### The request
The records below are to be quoted in full; please keep every word exact.

'''

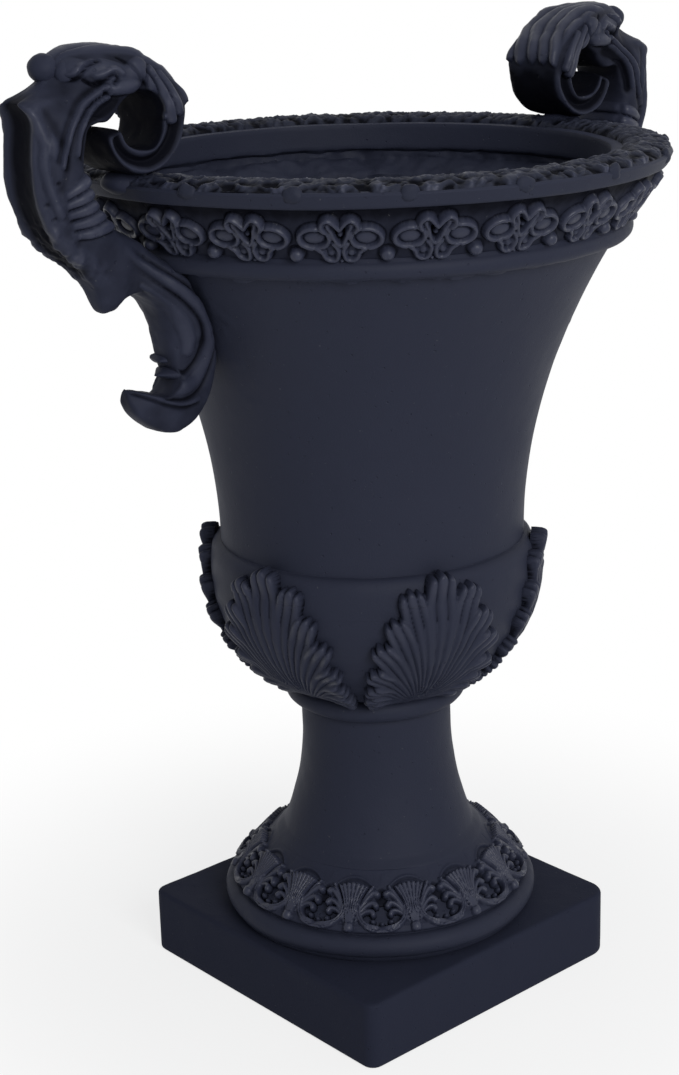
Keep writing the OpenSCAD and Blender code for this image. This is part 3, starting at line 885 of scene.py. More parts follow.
@dataclass
class Plinth:
    """Square block under the urn, with soft, slightly uneven arrises."""

    side: float = 280.0
    corner: float = 10.0
    soft_corner: float = 20.0
    arris: float = 3.5
    relief_r: float = 88.0
    relief_h: float = 5.0
    nut_r: float = 29.0
    nut_z: float = 28.0
    rod_r: float = 7.0
    ledge_r: float = 105.0
    ledge_h: float = 8.0
    steps: int = 480

    def profile(self) -> list[tuple[float, float]]:
        """Section of the block's side, from the lower arris to the upper one.

        Returns:
            Inset from the outer face and height of each point.
        """
        arc = [math.radians(a) for a in (0, 22.5, 45, 67.5, 90)]
        low = [(self.arris * (1 - math.sin(a)), self.arris * (1 - math.cos(a))) for a in arc]
        high = [(self.arris * (1 - math.cos(a)), URN.plinth_h - self.arris * (1 - math.sin(a))) for a in arc]
        sides = [(0.0, 8.0 + k * 6.0) for k in range(8)]
        return low + sides + high

    def build(self) -> bpy.types.Object:
        """Lofts the block's skin and closes it through the rod's bore.

        Returns:
            The finished piece.
        """
        turn = np.linspace(0.0, math.tau, self.steps + 1)
        c, s = np.cos(turn), np.sin(turn)
        corner = np.where((c > 0) & (s < 0), self.soft_corner, self.corner)
        rings = []
        for inset, z in self.profile():
            r = np.maximum(1.0, corner - inset * 0.5)
            rings.append((self.rounded_square(c, s, self.side / 2.0 - inset, r), z))
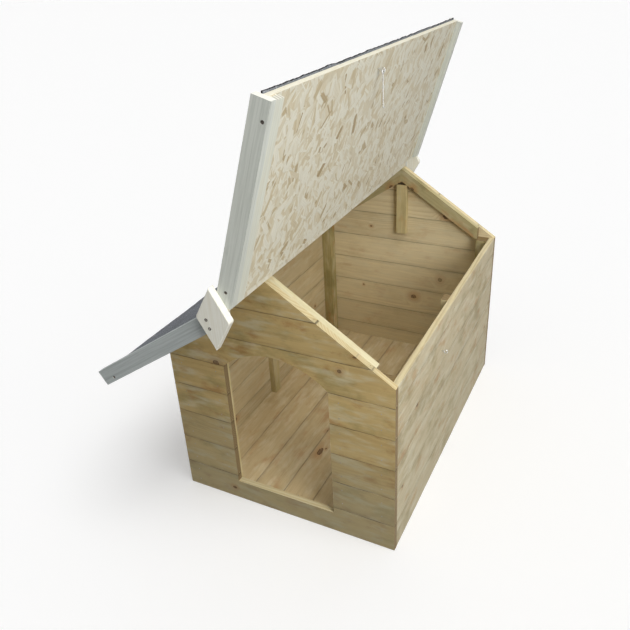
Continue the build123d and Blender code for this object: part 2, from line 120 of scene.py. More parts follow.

'''

### Written answer
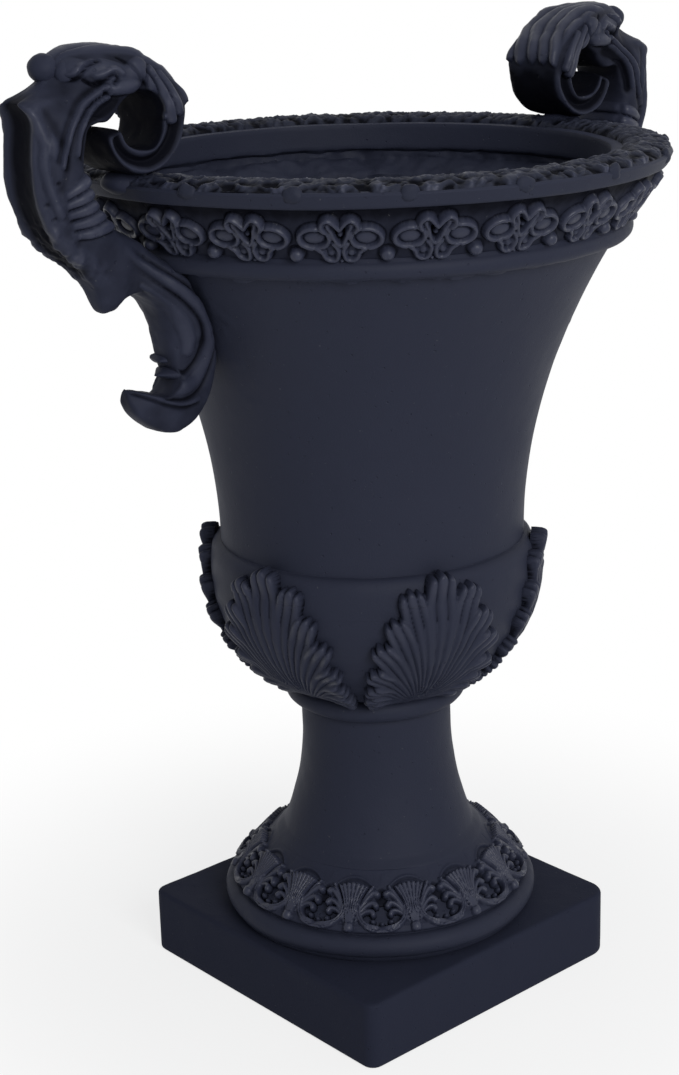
Keep writing the OpenSCAD and Blender code for this image. This is part 3, starting at line 885 of scene.py. More parts follow.
@dataclass
class Plinth:
    """Square block under the urn, with soft, slightly uneven arrises."""

    side: float = 280.0
    corner: float = 10.0
    soft_corner: float = 20.0
    arris: float = 3.5
    relief_r: float = 88.0
    relief_h: float = 5.0
    nut_r: float = 29.0
    nut_z: float = 28.0
    rod_r: float = 7.0
    ledge_r: float = 105.0
    ledge_h: float = 8.0
    steps: int = 480

    def profile(self) -> list[tuple[float, float]]:
        """Section of the block's side, from the lower arris to the upper one.

        Returns:
            Inset from the outer face and height of each point.
        """
        arc = [math.radians(a) for a in (0, 22.5, 45, 67.5, 90)]
        low = [(self.arris * (1 - math.sin(a)), self.arris * (1 - math.cos(a))) for a in arc]
        high = [(self.arris * (1 - math.cos(a)), URN.plinth_h - self.arris * (1 - math.sin(a))) for a in arc]
        sides = [(0.0, 8.0 + k * 6.0) for k in range(8)]
        return low + sides + high

    def build(self) -> bpy.types.Object:
        """Lofts the block's skin and closes it through the rod's bore.

        Returns:
            The finished piece.
        """
        turn = np.linspace(0.0, math.tau, self.steps + 1)
        c, s = np.cos(turn), np.sin(turn)
        corner = np.where((c > 0) & (s < 0), self.soft_corner, self.corner)
        rings = []
        for inset, z in self.profile():
            r = np.maximum(1.0, corner - inset * 0.5)
            rings.append((self.rounded_square(c, s, self.side / 2.0 - inset, r), z))
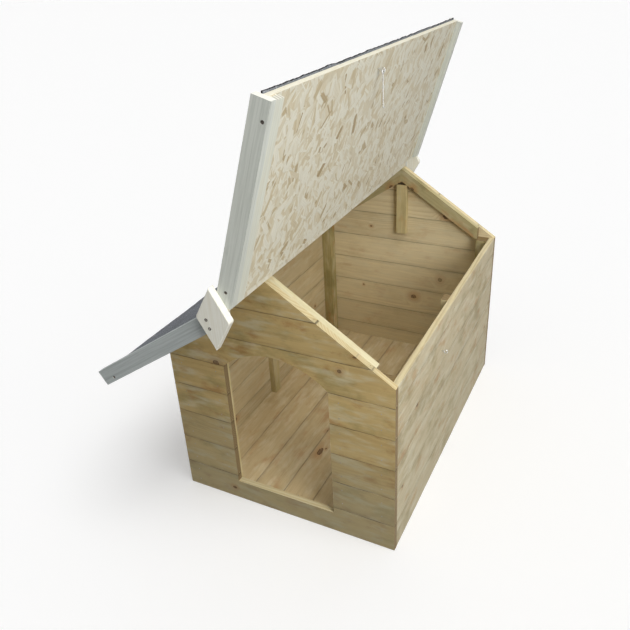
Continue the build123d and Blender code for this object: part 2, from line 120 of scene.py. More parts follow.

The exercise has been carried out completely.